What I found most fascinating about this book is that it paints a very realistic picture of human beings whom we have always thought of as somehow very different from ourselves, when in fact they were as in need of grace and guidance as any of us today. Chamberlain notes that the dissolution of the marriage of Richard Edwards and Elizabeth Tuttle, is an “old story,”

…but many of its features sound familiar. Although the structure of domestic life has changed dramatically since colonial times, the factors that prevent a family from flourishing have remained remarkably stable. Financial failure, mental illness, intimate violence, and sexual jealousy create marital crises from which many families, in the twenty-first century as well as the seventeenth, do not emerge intact.

There was, however, one big difference. The Puritans were Calvinists whose level of belief brought about “predestination anxiety.” Predestination was the belief that God chooses whom he will save and whom he will condemn, but the problem is none of us knows which list we are on until it’s all over. Furthermore, living a good life if you are predestined to hell makes no difference, nor does living a bad one if you are predestined for heaven.
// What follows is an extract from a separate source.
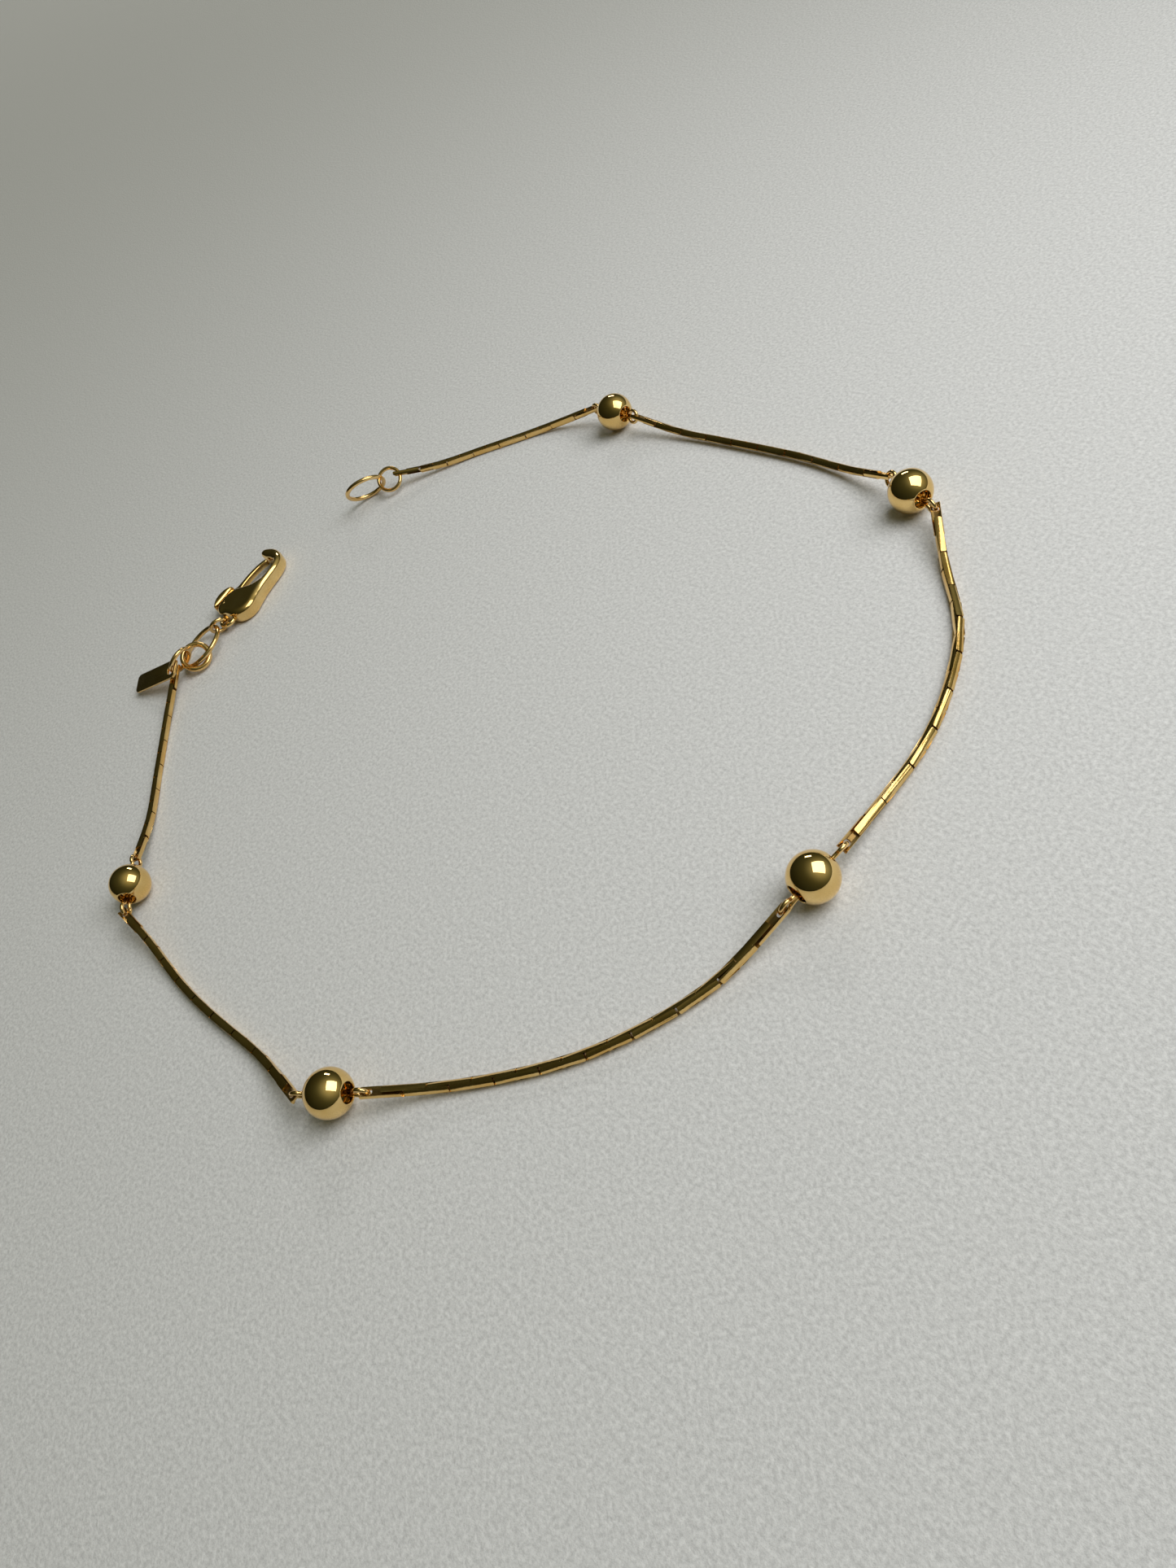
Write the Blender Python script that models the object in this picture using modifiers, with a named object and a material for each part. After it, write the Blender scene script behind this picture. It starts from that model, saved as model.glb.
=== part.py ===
"""A gold station bracelet: six lengths of fine square cable chain between five hollow beads.

It lies open on a table, as it is taken off the wrist. One end carries a lobster clasp on four
jump rings, with a small bare tag. The other end carries two jump rings.
Units are metres, +Z is up, and the origin is under the middle of the bracelet.
"""
import math

import bpy
import bmesh
import numpy as np
from mathutils import Matrix, Vector

MM = 0.001
WELD = 0.000005

# Beads: hollow balls strung on a wire connector with an eye at each end
BEAD_RADIUS = 1.5 * MM
BEAD_WALL = 0.3 * MM
BORE_RADIUS = 0.62 * MM
BEAD_SIDES = 16
OUTER_STEPS = 8
INNER_STEPS = 5

# Connectors: one closed loop of wire through a bead
CONNECTOR_WIRE = 0.14 * MM
CONNECTOR_HEIGHT = 1.4 * MM
NECK_HALF_GAP = 0.2 * MM
NECK_END = 1.1 * MM
NECK_STEPS = 5
EYE_CENTRE = 2.15 * MM
EYE_RADIUS = 0.48 * MM
EYE_POINTS = 9
EYE_OPENING = math.radians(70)

# Chain: a cable chain filed square, whose neighbouring links stand at right angles
SECTION_HALF = 0.28 * MM
END_HALF = 0.34 * MM
END_PLATE = 0.17 * MM
PLATE_HALF = 0.24 * MM
VALLEY_HALF = 0.13 * MM
CORE_HALF = 0.09 * MM
END_CORE = 0.07 * MM
SLOT_HALF = 0.12 * MM
LINK_LENGTH = 2.46 * MM
END_BAR = 0.66 * MM
EYE_BAR = 0.25 * MM
BAR_GAP = 0.05 * MM
SLOT_PLAY = 0.05 * MM
SLOT_HEIGHT = 0.4 * MM
PATH_STEPS = 40
LEAD = 1.2 * MM
FRAME_REACH = 1.0 * MM
FLOOR_PLAY = 0.01 * MM
INNER_LINKS = 19
END_LINKS = 15

# Clasp, in its own frame: x runs from the tail eye to the nose, y towards the lever
CLASP_PLACE = (30.53 * MM, 5.21 * MM)
CLASP_TURN = math.radians(-78.9)
CLASP_THICK = 1.5 * MM
CLASP_ROUND = 0.28 * MM
TAIL_RADIUS = 0.66 * MM
TAIL_WIRE = 0.2 * MM
PIVOT = (1.3 * MM, 1.5 * MM)
PIN_RADIUS = 0.25 * MM
PIN_PLAY = 0.04 * MM
LEVER_THICK = 0.6 * MM
LEVER_SLOT = 0.72 * MM
LEVER_ROUND = 0.06 * MM
THUMB_THICK = 1.3 * MM
THUMB_ROUND = 0.2 * MM
HOLE_SIDES = 12
PIN_SIDES = 12

# Wire rings and the tag
RING_SIDES = 20
WIRE_SIDES = 6
TAG_THICK = 0.22 * MM
TAG_LENGTH = 6.1 * MM
TAG_WIDTH = 1.8 * MM
TAG_CORNER = 0.45 * MM
TAG_HOLE = 0.5 * MM
TAG_HOLE_INSET = 0.66 * MM
TAG_CLOCK = 5
TAG_HEADING = 31
TAG_SLOPE = 13.5
TAG_ROLL = -16

# Bead centres, the heading of the bore from the clasp end to the ring end, and the roll of
# the connector's back and front eyes about their outward directions
BEADS = [
    # name, x mm, y mm, heading deg, back roll deg, front roll deg
    ("bead_1", 11.67, 26.65, 140, 0, -5),
    ("bead_2", -16.81, 26.36, 216, -10, 0),
    ("bead_3", -32.83, 0.91, 264, -10, 30),
    ("bead_4", -20.88, -26.33, 340, 0, 30),
    ("bead_5", 9.13, -27.62, 1, -30, 0),
]

# Chain routes between the eyes: x, y and z in mm, and the roll of the square section in degrees
ROUTES = {
    "chain_1": [
        # x, y, z, roll
        (16.7, 22.7, 0.70, 0),
        (20.3, 20.3, 0.31, 0),
        (23.7, 17.7, 0.30, 0),
        (26.0, 15.8, 0.40, 0),
    ],
    "chain_2": [
        (6.4, 28.4, 0.81, 0),
        (2.5, 28.7, 0.31, 0),
        (-1.5, 28.7, 0.30, 0),
        (-5.4, 28.4, 0.30, 0),
        (-9.4, 28.0, 0.36, 0),
    ],
    "chain_3": [
        (-21.6, 22.3, 0.62, -35),
        (-24.8, 19.2, 0.38, -35),
        (-27.7, 15.9, 0.38, -35),
        (-30.0, 12.1, 0.38, -35),
        (-31.6, 8.0, 0.45, -30),
    ],
    "chain_4": [
        (-32.8, -5.3, 0.65, 54),
        (-32.5, -10.0, 0.38, 54),
        (-31.3, -14.4, 0.38, 54),
        (-29.4, -18.2, 0.37, 40),
        (-26.3, -21.7, 0.48, 25),
    ],
    "chain_5": [
        (-14.5, -27.8, 0.61, 45),
        (-10.3, -28.2, 0.41, 45),
        (-6.0, -28.2, 0.40, 45),
        (-1.8, -28.1, 0.40, 45),
        (2.4, -27.9, 0.58, 45),
    ],
    "chain_6": [
        (16.2, -25.4, 0.42, 0),
        (19.1, -23.0, 0.30, 0),
        (22.0, -20.5, 0.30, 0),
        (24.4, -17.9, 0.55, 0),
    ],
}

# Jump rings: centre in mm, normal, middle radius and wire radius in mm
RINGS = [
    # name, x, y, z, nx, ny, nz, radius, wire
    ("clasp_ring", 30.60, 6.12, 0.98, -0.88, 0.27, -0.40, 0.78, 0.17),
    ("large_ring", 30.49, 8.56, 0.77, 0.18, 0.18, 0.97, 2.16, 0.21),
    ("jump_ring_2", 29.38, 9.66, 1.06, -0.52, 0.04, 0.85, 1.18, 0.25),
    ("jump_ring_1", 29.47, 10.85, 1.82, 0.82, 0.15, 0.55, 1.16, 0.19),
    ("end_ring_1", 27.59, -14.28, 1.21, -0.48, 0.32, 0.82, 1.06, 0.17),
    ("end_ring_2", 28.65, -12.21, 1.65, 0.68, -0.39, 0.61, 1.81, 0.20),
]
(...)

This belief made even more unbearable the pain of family troubles, which were seen as intimations of one’s damnation (and the Tuttles had their share of suffering), and so such belief probably did more to bring about dis-ease than it did comfort.

It also makes it easy to understand why people fainted when Jonathan Edwards described the horrors of hell: who knew for sure they weren’t going there? Sure would make me nervous!